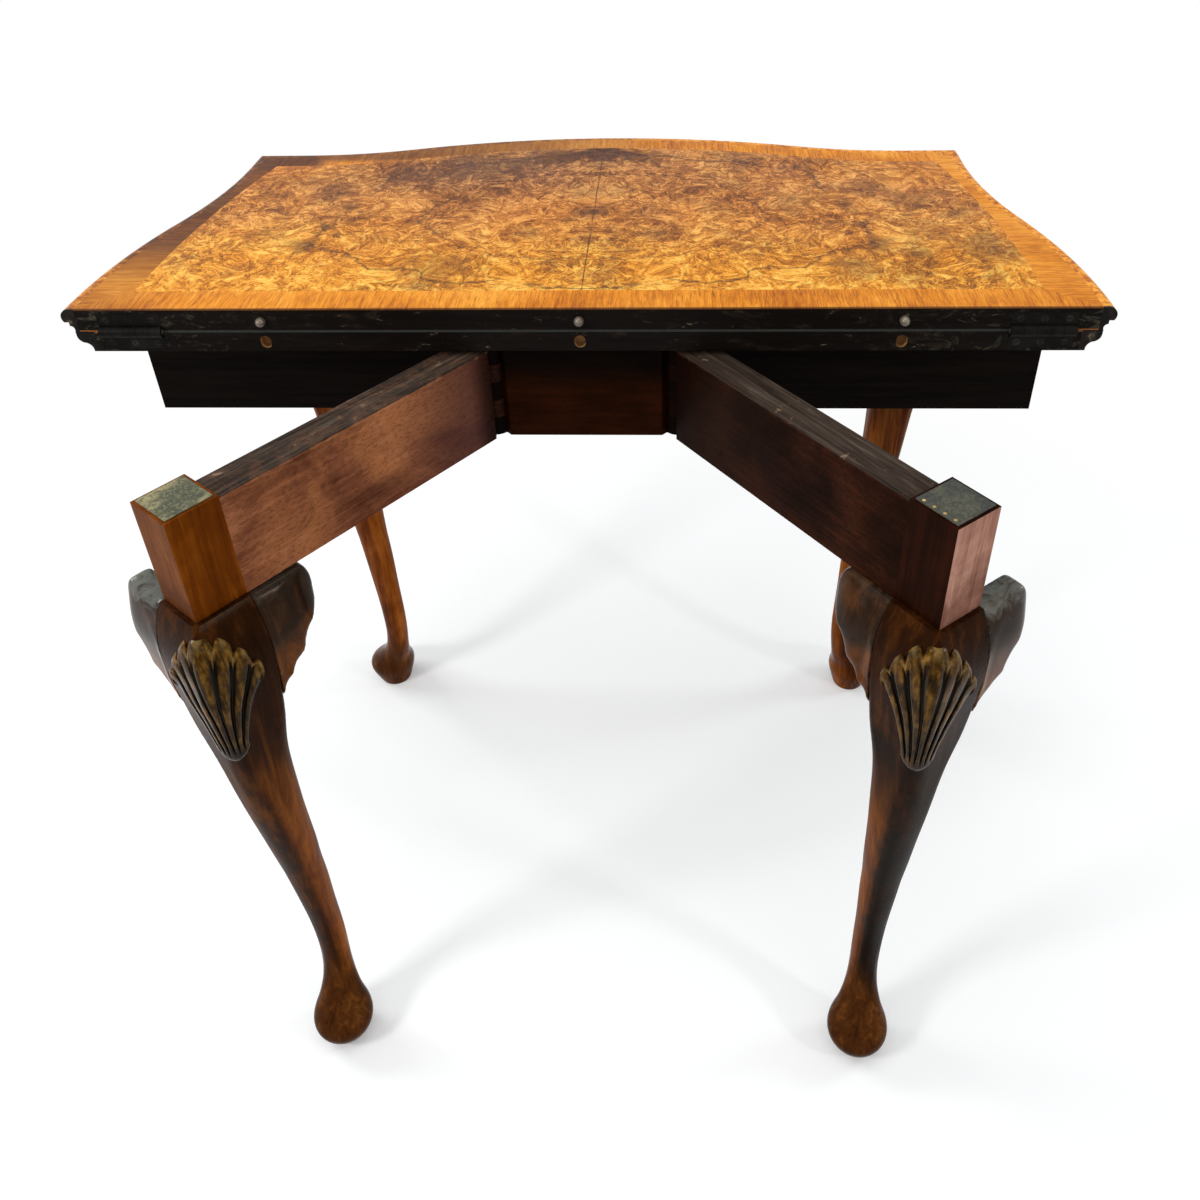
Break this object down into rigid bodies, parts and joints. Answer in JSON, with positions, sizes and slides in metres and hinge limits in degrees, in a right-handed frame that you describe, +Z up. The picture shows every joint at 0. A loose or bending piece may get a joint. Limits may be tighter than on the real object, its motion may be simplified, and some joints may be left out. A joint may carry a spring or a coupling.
{
  "type": "folding card table",
  "caption": "Folding card table with serpentine walnut leaves, gate legs on wooden knuckle joints and cabriole legs with pad feet.",
  "frame": {"origin": "middle of the whole outline on the floor, with both gates half open as in the picture", "axes": "+X along the leaves' hinge line, +Y towards the show front, +Z up"},
  "size_m": [0.8512, 0.6658, 0.74],
  "materials": {
    "burr_walnut": "burr walnut veneer, french polished",
    "walnut_crossband": "crossbanded walnut veneer, polished",
    "walnut_moulding": "dark polished walnut edge",
    "leaf_ground": "ebonised and worn rear edge, plain wood under",
    "walnut_rail": "polished walnut veneered rail",
    "dark_pine": "dark stained softwood",
    "mahogany_rail": "stained mahogany, thin finish",
    "dark_knee_walnut": "very dark polished walnut",
    "leg_walnut": "polished walnut, darker at knee and foot",
    "green_baize": "worn green baize",
    "dark_iron": "darkened iron butt hinge",
    "pale_metal": "dull steel peg",
    "steel_pin": "plain steel pin"
  },
  "bodies": {
    "carcase": {"lower_leaf_core": "leaf_ground", "lower_moulding_right": "walnut_moulding", "lower_moulding_front": "walnut_moulding", "lower_moulding_left": "walnut_moulding", "lower_playing_border": "walnut_crossband", "lower_playing_baize": "green_baize", "right_hinge_lower_plate": "dark_iron", "left_hinge_lower_plate": "dark_iron", "right_hinge_pin": "dark_iron", "left_hinge_pin": "dark_iron", "back_rail": "dark_pine", "right_side_rail": "walnut_rail", "left_side_rail": "walnut_rail", "front_rail": "walnut_rail", "right_cock_bead": "walnut_moulding", "left_cock_bead": "walnut_moulding", "front_cock_bead": "walnut_moulding", "centre_packing": "dark_pine", "fixed_knuckle_block": "mahogany_rail", "right_gate_pin": "steel_pin", "left_gate_pin": "steel_pin", "glue_blocks": "dark_pine", "right_front_leg": "leg_walnut", "right_front_leg_front_ear": "dark_knee_walnut", "right_front_leg_side_ear": "dark_knee_walnut", "right_front_leg_shell": "dark_knee_walnut", "left_front_leg": "leg_walnut", "left_front_leg_front_ear": "dark_knee_walnut", "left_front_leg_side_ear": "dark_knee_walnut", "left_front_leg_shell": "dark_knee_walnut"},
    "upper_leaf": {"upper_leaf_core": "leaf_ground", "upper_moulding_right": "walnut_moulding", "upper_moulding_front": "walnut_moulding", "upper_moulding_left": "walnut_moulding", "burr_veneer_right": "burr_walnut", "burr_veneer_left": "burr_walnut", "crossband_rear": "walnut_crossband", "crossband_front": "walnut_crossband", "crossband_right": "walnut_crossband", "crossband_left": "walnut_crossband", "upper_playing_border": "walnut_crossband", "upper_playing_baize": "green_baize", "left_alignment_peg": "pale_metal", "centre_alignment_peg": "pale_metal", "right_alignment_peg": "pale_metal", "right_hinge_upper_plate": "dark_iron", "left_hinge_upper_plate": "dark_iron"},
    "left_gate": {"left_gate_rail": "mahogany_rail", "left_gate_leg": "leg_walnut", "left_gate_rail_ear": "dark_knee_walnut", "left_gate_end_ear": "dark_knee_walnut", "left_gate_leg_shell": "dark_knee_walnut", "left_gate_baize_pad": "green_baize"},
    "right_gate": {"right_gate_rail": "mahogany_rail", "right_gate_leg": "leg_walnut", "right_gate_rail_ear": "dark_knee_walnut", "right_gate_end_ear": "dark_knee_walnut", "right_gate_leg_shell": "dark_knee_walnut", "right_gate_baize_pad": "green_baize"}
  },
  "joints": [
    {"name": "upper_leaf_fold", "type": "hinge", "parent": "carcase", "child": "upper_leaf", "pos_m": [0, -0.08014, 0.71975], "axis": [1, 0, 0], "range_deg": [0, 180]},
    {"name": "left_gate_swing", "type": "hinge", "parent": "carcase", "child": "left_gate", "pos_m": [-0.0814, -0.05114, 0.6095], "axis": [0, 0, 1], "range_deg": [-52.5, 37.5]},
    {"name": "right_gate_swing", "type": "hinge", "parent": "carcase", "child": "right_gate", "pos_m": [0.0814, -0.05114, 0.6095], "axis": [0, 0, -1], "range_deg": [-52.5, 37.5]}
  ]
}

_Problem statement_
Copy every line of the material, please, keeping it exactly the same.

_Solution_
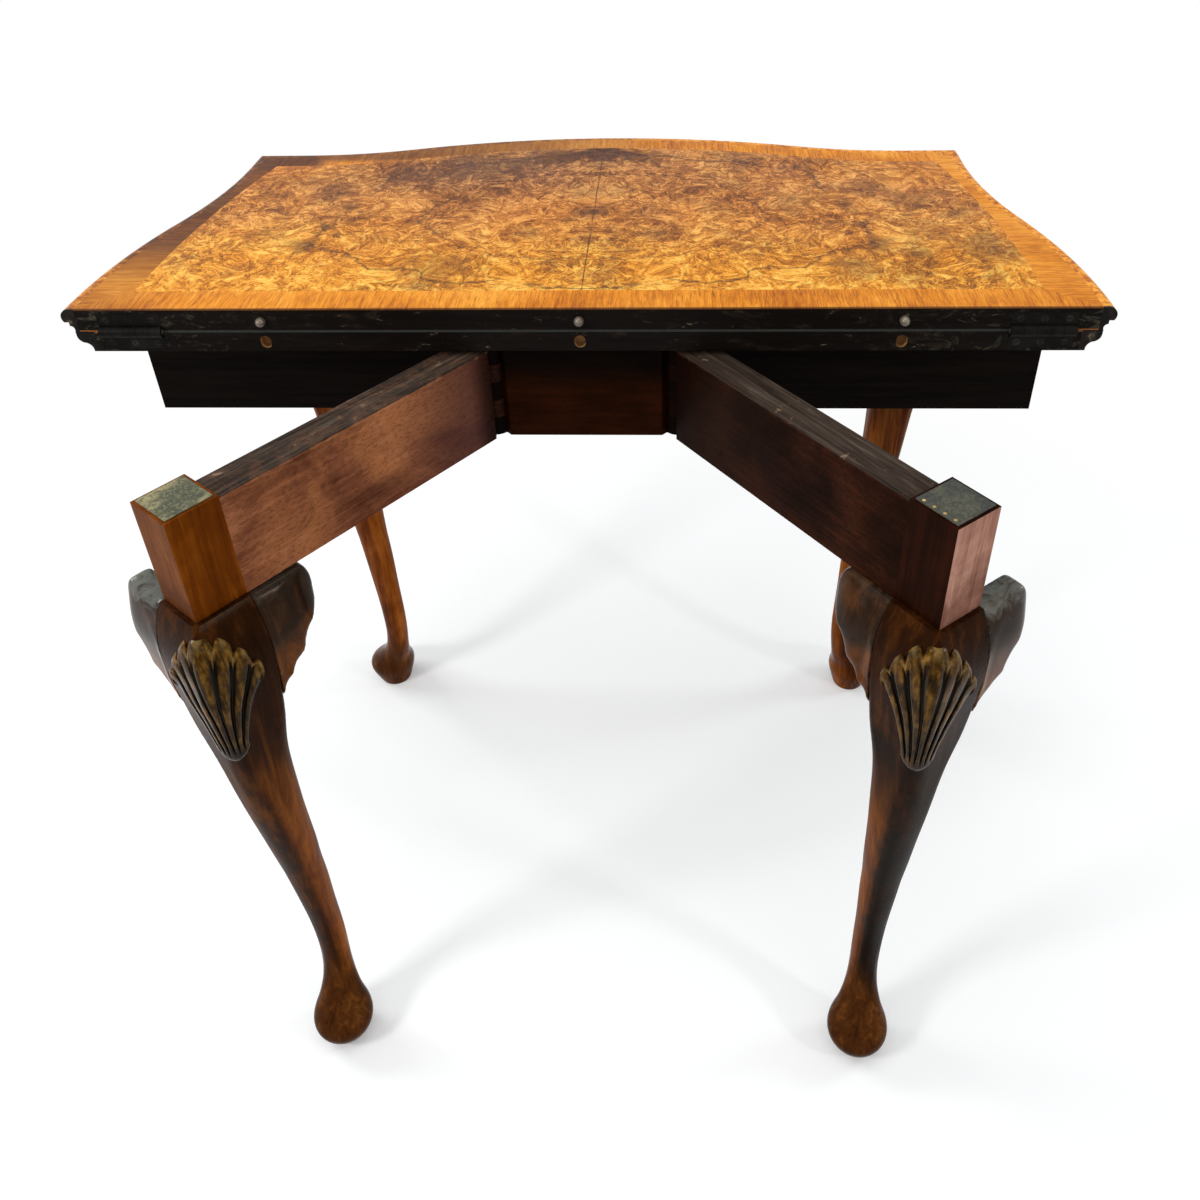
Break this object down into rigid bodies, parts and joints. Answer in JSON, with positions, sizes and slides in metres and hinge limits in degrees, in a right-handed frame that you describe, +Z up. The picture shows every joint at 0. A loose or bending piece may get a joint. Limits may be tighter than on the real object, its motion may be simplified, and some joints may be left out. A joint may carry a spring or a coupling.
{
  "type": "folding card table",
  "caption": "Folding card table with serpentine walnut leaves, gate legs on wooden knuckle joints and cabriole legs with pad feet.",
  "frame": {"origin": "middle of the whole outline on the floor, with both gates half open as in the picture", "axes": "+X along the leaves' hinge line, +Y towards the show front, +Z up"},
  "size_m": [0.8512, 0.6658, 0.74],
  "materials": {
    "burr_walnut": "burr walnut veneer, french polished",
    "walnut_crossband": "crossbanded walnut veneer, polished",
    "walnut_moulding": "dark polished walnut edge",
    "leaf_ground": "ebonised and worn rear edge, plain wood under",
    "walnut_rail": "polished walnut veneered rail",
    "dark_pine": "dark stained softwood",
    "mahogany_rail": "stained mahogany, thin finish",
    "dark_knee_walnut": "very dark polished walnut",
    "leg_walnut": "polished walnut, darker at knee and foot",
    "green_baize": "worn green baize",
    "dark_iron": "darkened iron butt hinge",
    "pale_metal": "dull steel peg",
    "steel_pin": "plain steel pin"
  },
  "bodies": {
    "carcase": {"lower_leaf_core": "leaf_ground", "lower_moulding_right": "walnut_moulding", "lower_moulding_front": "walnut_moulding", "lower_moulding_left": "walnut_moulding", "lower_playing_border": "walnut_crossband", "lower_playing_baize": "green_baize", "right_hinge_lower_plate": "dark_iron", "left_hinge_lower_plate": "dark_iron", "right_hinge_pin": "dark_iron", "left_hinge_pin": "dark_iron", "back_rail": "dark_pine", "right_side_rail": "walnut_rail", "left_side_rail": "walnut_rail", "front_rail": "walnut_rail", "right_cock_bead": "walnut_moulding", "left_cock_bead": "walnut_moulding", "front_cock_bead": "walnut_moulding", "centre_packing": "dark_pine", "fixed_knuckle_block": "mahogany_rail", "right_gate_pin": "steel_pin", "left_gate_pin": "steel_pin", "glue_blocks": "dark_pine", "right_front_leg": "leg_walnut", "right_front_leg_front_ear": "dark_knee_walnut", "right_front_leg_side_ear": "dark_knee_walnut", "right_front_leg_shell": "dark_knee_walnut", "left_front_leg": "leg_walnut", "left_front_leg_front_ear": "dark_knee_walnut", "left_front_leg_side_ear": "dark_knee_walnut", "left_front_leg_shell": "dark_knee_walnut"},
    "upper_leaf": {"upper_leaf_core": "leaf_ground", "upper_moulding_right": "walnut_moulding", "upper_moulding_front": "walnut_moulding", "upper_moulding_left": "walnut_moulding", "burr_veneer_right": "burr_walnut", "burr_veneer_left": "burr_walnut", "crossband_rear": "walnut_crossband", "crossband_front": "walnut_crossband", "crossband_right": "walnut_crossband", "crossband_left": "walnut_crossband", "upper_playing_border": "walnut_crossband", "upper_playing_baize": "green_baize", "left_alignment_peg": "pale_metal", "centre_alignment_peg": "pale_metal", "right_alignment_peg": "pale_metal", "right_hinge_upper_plate": "dark_iron", "left_hinge_upper_plate": "dark_iron"},
    "left_gate": {"left_gate_rail": "mahogany_rail", "left_gate_leg": "leg_walnut", "left_gate_rail_ear": "dark_knee_walnut", "left_gate_end_ear": "dark_knee_walnut", "left_gate_leg_shell": "dark_knee_walnut", "left_gate_baize_pad": "green_baize"},
    "right_gate": {"right_gate_rail": "mahogany_rail", "right_gate_leg": "leg_walnut", "right_gate_rail_ear": "dark_knee_walnut", "right_gate_end_ear": "dark_knee_walnut", "right_gate_leg_shell": "dark_knee_walnut", "right_gate_baize_pad": "green_baize"}
  },
  "joints": [
    {"name": "upper_leaf_fold", "type": "hinge", "parent": "carcase", "child": "upper_leaf", "pos_m": [0, -0.08014, 0.71975], "axis": [1, 0, 0], "range_deg": [0, 180]},
    {"name": "left_gate_swing", "type": "hinge", "parent": "carcase", "child": "left_gate", "pos_m": [-0.0814, -0.05114, 0.6095], "axis": [0, 0, 1], "range_deg": [-52.5, 37.5]},
    {"name": "right_gate_swing", "type": "hinge", "parent": "carcase", "child": "right_gate", "pos_m": [0.0814, -0.05114, 0.6095], "axis": [0, 0, -1], "range_deg": [-52.5, 37.5]}
  ]
}